AR Rahman’s evocative song, ‘Jigu Jigu Rail’, is fascinatingly Western for a film like Maamannan set in a village.

Rahman sir expected that he would have to do an album like Kizhakku Cheemayile. He was surprised when I asked him for a track that might sound somewhat like Bob Marley’s ‘Zion Train’. I have always been clear that my stories are not meant only for those who are already familiar with them. I want someone in the US, China, or Russia also to experience and understand them. Our most effective tool when taking local stories to the world is music. Just like I enjoy ‘Zion Train’ so much, I trust that someone somewhere will enjoy ‘Jigu Jigu Rail’ and Maamannan.

I also dearly enjoyed that memorable shot of Udhayanidhi Stalin holding a piglet at the end of the trailer.
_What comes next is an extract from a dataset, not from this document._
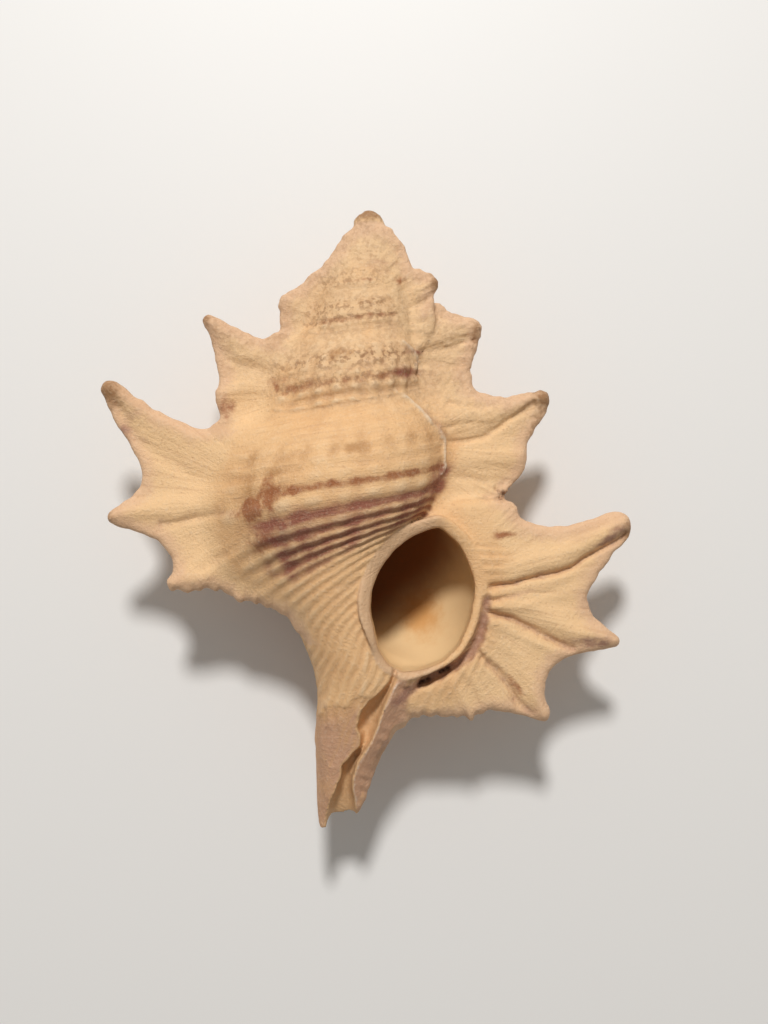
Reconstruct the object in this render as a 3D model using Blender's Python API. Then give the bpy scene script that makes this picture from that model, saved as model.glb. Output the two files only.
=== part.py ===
"""Maple leaf triton shell, lying mouth up on the hump of its back.

The shell grew as one piece, so it is one solid: a coil of whorls, a neck with an open canal, and at
each half turn a varix, the flared edge of an earlier mouth, drawn out into a flat fin with spines.
Lengths are in millimetres, with +X to the mouth's side, +Y to the apex and +Z out of the mouth.
The fins lie about z = 0 until the last step, which stands the shell on its flat over the origin.
"""

import math

import bmesh
import bpy
from mathutils import Vector

MM = 0.001
SHELL_CREAM = (0.79, 0.62, 0.42, 1.0)
SHELL_ROUGHNESS = 0.55

# The coil. Each half turn back from the mouth is the same shape, smaller by COIL_SHRINK about APEX.
APEX = Vector((0.3, 29.3, 0.0))
AXIS_TILT = math.radians(5.5)
COIL_SHRINK = 0.78
COIL_HALF_TURNS = 11
WHORL_ALONG_AXIS = 36.2
WHORL_OFF_AXIS = 8.6
WHORL_HALF_WIDTH = 6.4
WHORL_HALF_HEIGHT = 9.7
WHORL_SQUARENESS = 0.88
DEPTH_RATIO = 0.8

# The hollow inside the last turn, an oval tube that ends where a later wall would have closed it.
MOUTH_ALONG_AXIS = 37.1
MOUTH_HALF_WIDTH = 5.1
MOUTH_HALF_HEIGHT = 7.3
MOUTH_RIM_WIDTH = 1.5
MOUTH_RIM_HEIGHT = 1.1
HOLLOW_HALF_TURNS = 4.5

# A fin's surfaces, at the mouth's scale: half its thickness at the spines, its flare on the side that
# the whorl grew from, and how far its tip bends back towards that side.
FIN_EDGE = 0.55
FIN_ROOT = 1.5
FIN_FLARE = 4.6
FIN_RECURVE = 1.7
FIN_STEPS = (0.0, 0.25, 0.5, 0.75, 0.93, 1.0)

# A fin's outline around its own whorl's middle: (degrees above the outward direction, distance), in
# millimetres at the mouth's scale. It falls back to the whorl above and below.
PLAIN_FIN = (
    (-65, 11.0), (-48, 14.5), (-33, 21.0), (-26, 22.6), (-17, 21.0), (-9, 21.2), (-2, 19.6), (9, 21.4),
    (20, 24.8), (26, 27.2), (29.5, 26.4), (32, 21.4), (39, 15.4), (60, 11.5),
)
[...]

(Smiles) The pig is probably the most insulted creature in our society. I love it a lot; my family has raised pigs. I grew up hurting from the realisation that people branded us for raising pigs. People brand you based on the animals you co-exist with. They attach their opinion about a pig to their opinion about someone who raises it. The pig, like all other animals, is a regal, far-from-docile creature in the wild. We tamed and controlled and eradicated the true qualities of many animals for our benefit—and now, we insult them for being pale versions of what they once were. For me, the eyes of different animals speak volumes. That’s why I use them a lot in my cinema—be it the dog in Pariyerum Perumal or the donkey in Karnan. Maamannan is, in fact, a story about pigs.